In this segment, GM’s hopes are pinned to the Chevrolet Bolt, currently GM’s only electric compact city car. At Q2 results, the company pledged a new version of the Bolt built to some extent on the firm’s Ultium platform, reversing an original decision to cease making the non-Ultium-based model in favour of having all its EVs built from scratch on the new battery technology.
But when Germany’s Volkswagen announced that it was partnering with China’s Xpeng for the latter to make a BEV for the country’s mass market because VW cannot do so profitably, analysts asked why the firm was limiting the project to China and not aiming to bring the vehicle into Europe.
While VW demurred at the time, it may be a future option — leveraging lower-cost manufacturing in China and bringing it to Europe under a familiar brand name. To a large extent that is what China’s Saic is doing with MG and, albeit with a greater degree of independence, compatriot Geely is doing with Sweden’s Volvo.
GM has the Wuling Bin Guo electric hatchback and the Wuling Hongguang and Baojun Yep mini EVs in its Chinese joint ventures. While they may not necessarily all be suitable for the European market, there could be potential for GM to import vehicles from its Chinese portfolio, as well as its US’, into Europe.
Worth a punt
Ultimately, GM’s re-entry into Europe is a gamble. Chevrolet as a brand struggled to make headway until its exit at the end of 2013, albeit it suffered from overlap with Opel/Vauxhall that will not be an issue for GM going forward.

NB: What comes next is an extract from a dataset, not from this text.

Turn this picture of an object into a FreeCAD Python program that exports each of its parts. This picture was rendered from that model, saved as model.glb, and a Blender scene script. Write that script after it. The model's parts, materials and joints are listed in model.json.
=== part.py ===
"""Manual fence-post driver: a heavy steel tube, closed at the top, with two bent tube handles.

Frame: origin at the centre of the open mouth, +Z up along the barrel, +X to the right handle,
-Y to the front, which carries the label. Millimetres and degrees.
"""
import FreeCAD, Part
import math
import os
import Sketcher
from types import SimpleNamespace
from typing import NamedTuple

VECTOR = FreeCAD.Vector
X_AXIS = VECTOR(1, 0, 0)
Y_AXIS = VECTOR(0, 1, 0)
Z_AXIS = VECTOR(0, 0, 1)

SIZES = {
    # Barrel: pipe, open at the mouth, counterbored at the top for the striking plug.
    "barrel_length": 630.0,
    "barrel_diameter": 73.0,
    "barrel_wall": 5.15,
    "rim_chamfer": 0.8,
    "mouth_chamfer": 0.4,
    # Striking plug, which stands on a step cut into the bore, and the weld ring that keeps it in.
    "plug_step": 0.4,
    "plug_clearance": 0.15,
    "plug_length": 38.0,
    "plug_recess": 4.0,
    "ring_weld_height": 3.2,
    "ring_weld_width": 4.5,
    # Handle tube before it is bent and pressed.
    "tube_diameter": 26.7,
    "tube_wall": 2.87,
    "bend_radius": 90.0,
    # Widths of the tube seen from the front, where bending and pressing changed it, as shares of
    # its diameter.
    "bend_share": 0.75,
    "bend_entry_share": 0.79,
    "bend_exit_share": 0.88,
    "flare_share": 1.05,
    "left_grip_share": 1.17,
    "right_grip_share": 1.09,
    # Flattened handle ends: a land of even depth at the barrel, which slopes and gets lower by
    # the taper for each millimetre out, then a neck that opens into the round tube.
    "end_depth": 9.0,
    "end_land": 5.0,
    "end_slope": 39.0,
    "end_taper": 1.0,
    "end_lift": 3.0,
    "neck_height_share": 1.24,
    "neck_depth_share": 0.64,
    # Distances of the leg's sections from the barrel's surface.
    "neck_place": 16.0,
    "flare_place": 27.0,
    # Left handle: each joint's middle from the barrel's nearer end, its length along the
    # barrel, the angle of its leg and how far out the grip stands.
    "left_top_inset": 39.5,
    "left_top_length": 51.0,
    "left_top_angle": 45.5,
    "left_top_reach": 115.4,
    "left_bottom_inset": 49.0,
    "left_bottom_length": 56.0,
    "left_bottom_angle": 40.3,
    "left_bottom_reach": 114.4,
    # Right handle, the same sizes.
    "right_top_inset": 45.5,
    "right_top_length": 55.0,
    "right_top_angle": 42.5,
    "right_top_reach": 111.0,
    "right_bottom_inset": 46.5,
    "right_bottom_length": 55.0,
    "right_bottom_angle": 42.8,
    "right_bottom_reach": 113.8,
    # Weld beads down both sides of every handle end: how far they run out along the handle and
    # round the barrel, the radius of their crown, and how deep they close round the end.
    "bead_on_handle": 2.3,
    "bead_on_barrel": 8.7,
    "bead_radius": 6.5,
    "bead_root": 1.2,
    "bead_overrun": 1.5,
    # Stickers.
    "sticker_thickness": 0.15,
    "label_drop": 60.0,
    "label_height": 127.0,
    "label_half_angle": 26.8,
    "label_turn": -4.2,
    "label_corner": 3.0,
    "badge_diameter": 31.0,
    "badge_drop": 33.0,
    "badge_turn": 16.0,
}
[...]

None of its other marques have a history of selling in any numbers in Europe.
But, with its US position largely saturated, under pressure in China and with other emerging markets offering less payability, one can see why a return to an evolving European market — particularly in the growing EV space — is tempting GM. At least one analyst thinks it is a card worth playing.
"I believe GM is doubling down on Europe with its EV-focused strategy over the coming years. It is a smart poker move," says Dan Ives, automotive analyst at US investment bank Wedbush.